[JSON records of objects]

⁂

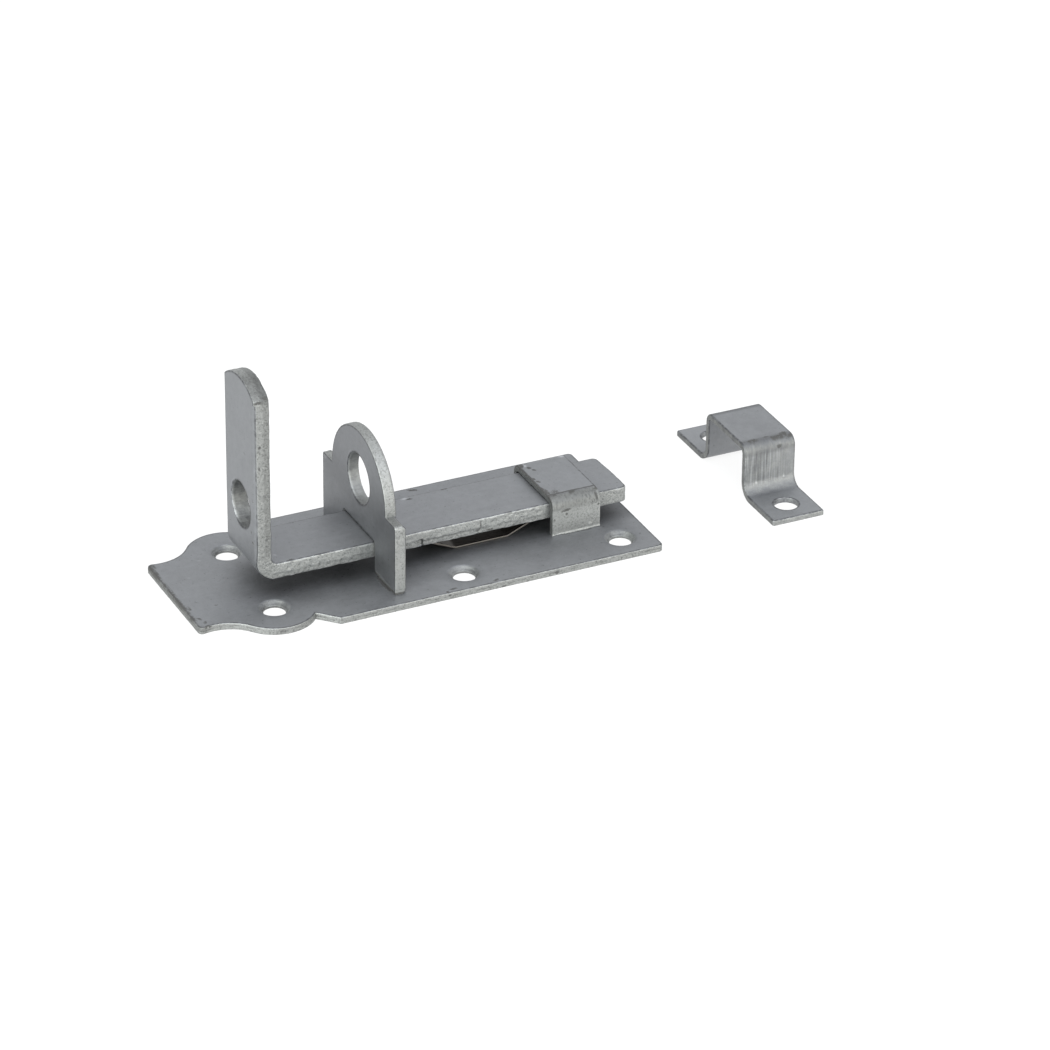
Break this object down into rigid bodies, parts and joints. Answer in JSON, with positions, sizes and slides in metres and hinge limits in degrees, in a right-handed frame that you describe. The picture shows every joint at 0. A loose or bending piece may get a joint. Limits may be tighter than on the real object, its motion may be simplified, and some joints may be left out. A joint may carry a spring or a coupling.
{
  "type": "padbolt",
  "caption": "Flat sliding door bolt with a turned-up padlock arm, on a back plate with a padlock staple and a guide clip, and its separate keep.",
  "frame": {"origin": "middle of the back plate's length and width, on its underside, which lies on the door", "axes": "+X the way the bolt is thrown, +Y across the plate, +Z away from the door"},
  "size_m": [0.1374, 0.0444, 0.0485],
  "materials": {
    "zinc_plated_steel": "zinc plated, satin, lightly handled",
    "spring_steel": "tempered strip, brownish"
  },
  "bodies": {
    "base": {"back_plate": "zinc_plated_steel", "padlock_staple": "zinc_plated_steel", "guide_clip": "zinc_plated_steel", "leaf_spring": "spring_steel", "keep": "zinc_plated_steel"},
    "sliding_bolt": {"bolt": "zinc_plated_steel"}
  },
  "joints": [
    {"name": "bolt_slide", "type": "slide", "parent": "base", "child": "sliding_bolt", "axis": [1, 0, 0], "range_m": [-0.005, 0.0215]}
  ]
}
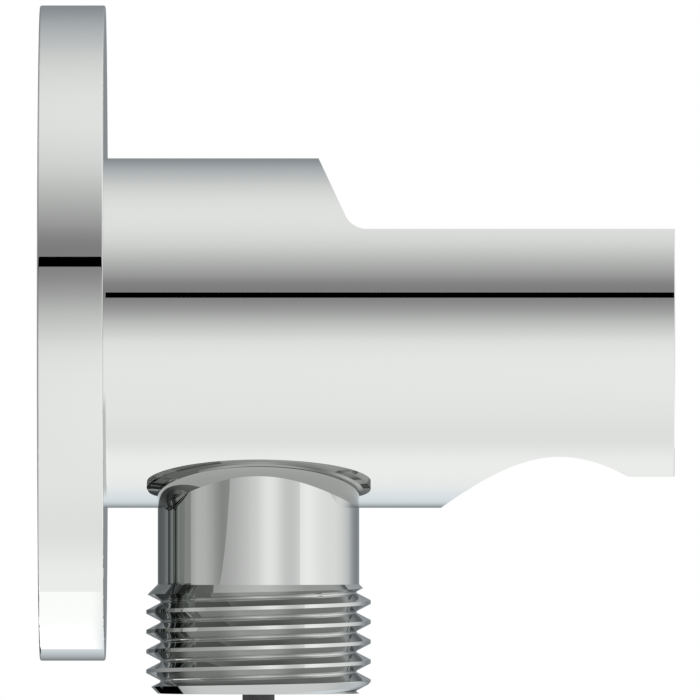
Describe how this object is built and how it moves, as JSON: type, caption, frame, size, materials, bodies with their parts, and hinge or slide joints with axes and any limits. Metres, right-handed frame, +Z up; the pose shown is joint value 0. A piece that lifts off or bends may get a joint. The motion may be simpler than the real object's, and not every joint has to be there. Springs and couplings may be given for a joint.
{
  "type": "wall outlet elbow",
  "caption": "Round wall outlet elbow for a shower hose, with a wall flange, a threaded outlet facing down with a check valve inside, and a forked handset seat at the front.",
  "frame": {"origin": "centre of the inlet's mouth, in the plane of the wall", "axes": "+X out of the wall along the body, +Z up, the outlet points down along -Z"},
  "size_m": [0.058, 0.06, 0.0644],
  "materials": {
    "plated_body": "polished chrome plate on brass",
    "plated_flange": "polished chrome plate on brass",
    "ring_rubber": "black moulded rubber",
    "gasket_foam": "dark grey closed foam",
    "housing_plastic": "white moulded acetal",
    "plunger_plastic": "dark grey moulded acetal",
    "seal_rubber": "black moulded rubber",
    "spring_steel": "drawn stainless wire"
  },
  "bodies": {
    "fitting": {"elbow_body": "plated_body", "wall_flange": "plated_flange", "flange_o_ring": "ring_rubber", "wall_gasket": "gasket_foam", "valve_housing": "housing_plastic", "valve_o_ring": "ring_rubber", "valve_guide": "housing_plastic", "valve_spring": "spring_steel"},
    "plunger": {"valve_plunger": "plunger_plastic", "plunger_seal": "seal_rubber"}
  },
  "joints": [
    {"name": "plunger_lift", "type": "slide", "parent": "fitting", "child": "plunger", "axis": [0, 0, -1], "range_m": [0, 0.0022], "stiffness_N_per_m": 60, "springref_m": -0.0025, "deforming": ["valve_spring"]}
  ]
}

⁂

Output each record precisely as given.

■ RESPONSE ■
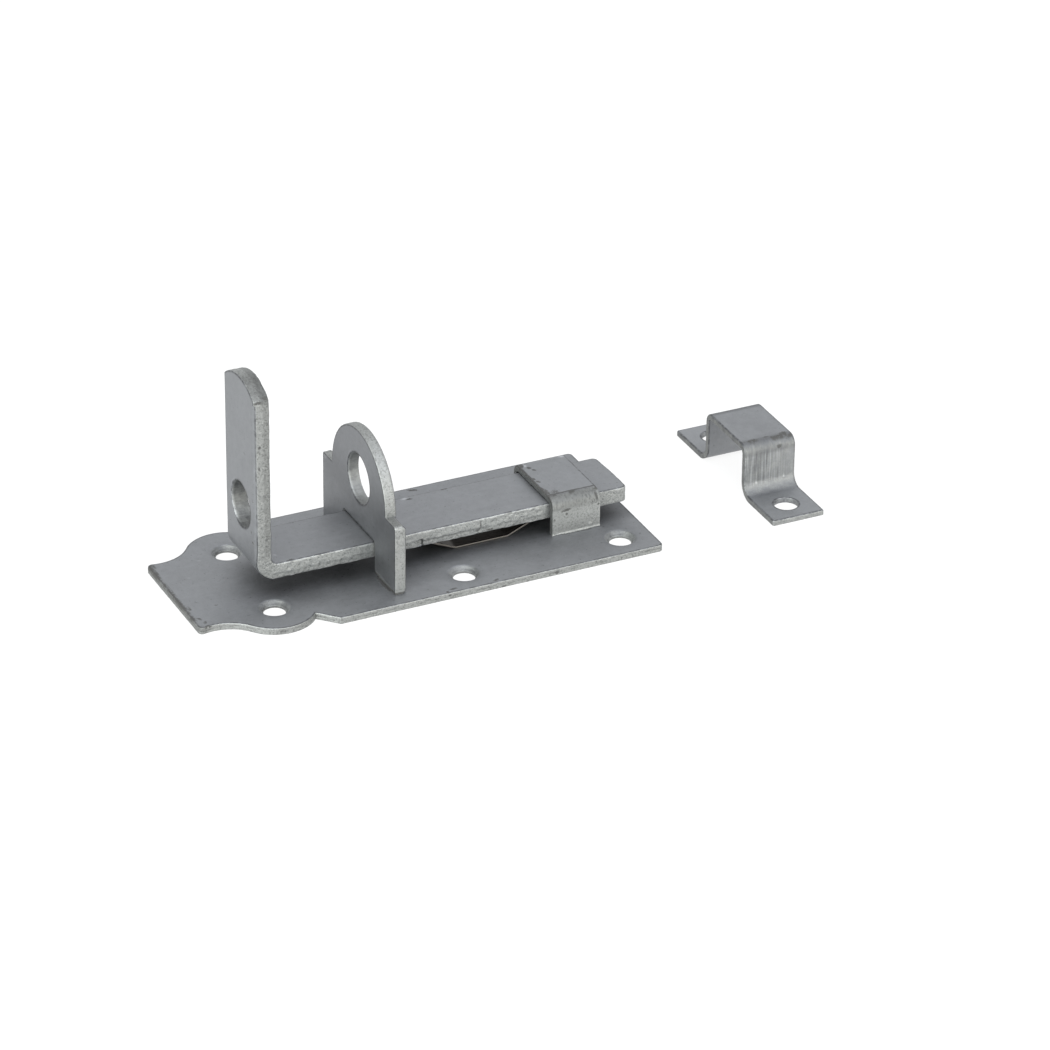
Break this object down into rigid bodies, parts and joints. Answer in JSON, with positions, sizes and slides in metres and hinge limits in degrees, in a right-handed frame that you describe. The picture shows every joint at 0. A loose or bending piece may get a joint. Limits may be tighter than on the real object, its motion may be simplified, and some joints may be left out. A joint may carry a spring or a coupling.
{
  "type": "padbolt",
  "caption": "Flat sliding door bolt with a turned-up padlock arm, on a back plate with a padlock staple and a guide clip, and its separate keep.",
  "frame": {"origin": "middle of the back plate's length and width, on its underside, which lies on the door", "axes": "+X the way the bolt is thrown, +Y across the plate, +Z away from the door"},
  "size_m": [0.1374, 0.0444, 0.0485],
  "materials": {
    "zinc_plated_steel": "zinc plated, satin, lightly handled",
    "spring_steel": "tempered strip, brownish"
  },
  "bodies": {
    "base": {"back_plate": "zinc_plated_steel", "padlock_staple": "zinc_plated_steel", "guide_clip": "zinc_plated_steel", "leaf_spring": "spring_steel", "keep": "zinc_plated_steel"},
    "sliding_bolt": {"bolt": "zinc_plated_steel"}
  },
  "joints": [
    {"name": "bolt_slide", "type": "slide", "parent": "base", "child": "sliding_bolt", "axis": [1, 0, 0], "range_m": [-0.005, 0.0215]}
  ]
}
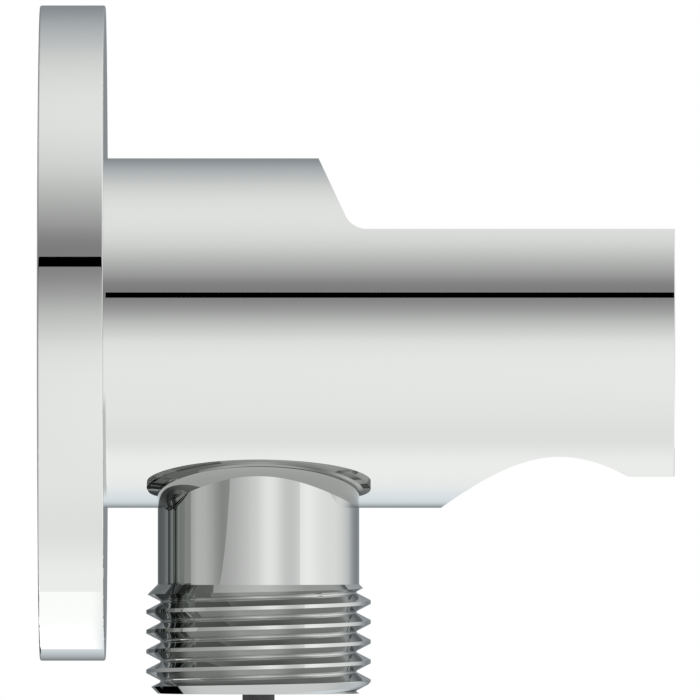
Describe how this object is built and how it moves, as JSON: type, caption, frame, size, materials, bodies with their parts, and hinge or slide joints with axes and any limits. Metres, right-handed frame, +Z up; the pose shown is joint value 0. A piece that lifts off or bends may get a joint. The motion may be simpler than the real object's, and not every joint has to be there. Springs and couplings may be given for a joint.
{
  "type": "wall outlet elbow",
  "caption": "Round wall outlet elbow for a shower hose, with a wall flange, a threaded outlet facing down with a check valve inside, and a forked handset seat at the front.",
  "frame": {"origin": "centre of the inlet's mouth, in the plane of the wall", "axes": "+X out of the wall along the body, +Z up, the outlet points down along -Z"},
  "size_m": [0.058, 0.06, 0.0644],
  "materials": {
    "plated_body": "polished chrome plate on brass",
    "plated_flange": "polished chrome plate on brass",
    "ring_rubber": "black moulded rubber",
    "gasket_foam": "dark grey closed foam",
    "housing_plastic": "white moulded acetal",
    "plunger_plastic": "dark grey moulded acetal",
    "seal_rubber": "black moulded rubber",
    "spring_steel": "drawn stainless wire"
  },
  "bodies": {
    "fitting": {"elbow_body": "plated_body", "wall_flange": "plated_flange", "flange_o_ring": "ring_rubber", "wall_gasket": "gasket_foam", "valve_housing": "housing_plastic", "valve_o_ring": "ring_rubber", "valve_guide": "housing_plastic", "valve_spring": "spring_steel"},
    "plunger": {"valve_plunger": "plunger_plastic", "plunger_seal": "seal_rubber"}
  },
  "joints": [
    {"name": "plunger_lift", "type": "slide", "parent": "fitting", "child": "plunger", "axis": [0, 0, -1], "range_m": [0, 0.0022], "stiffness_N_per_m": 60, "springref_m": -0.0025, "deforming": ["valve_spring"]}
  ]
}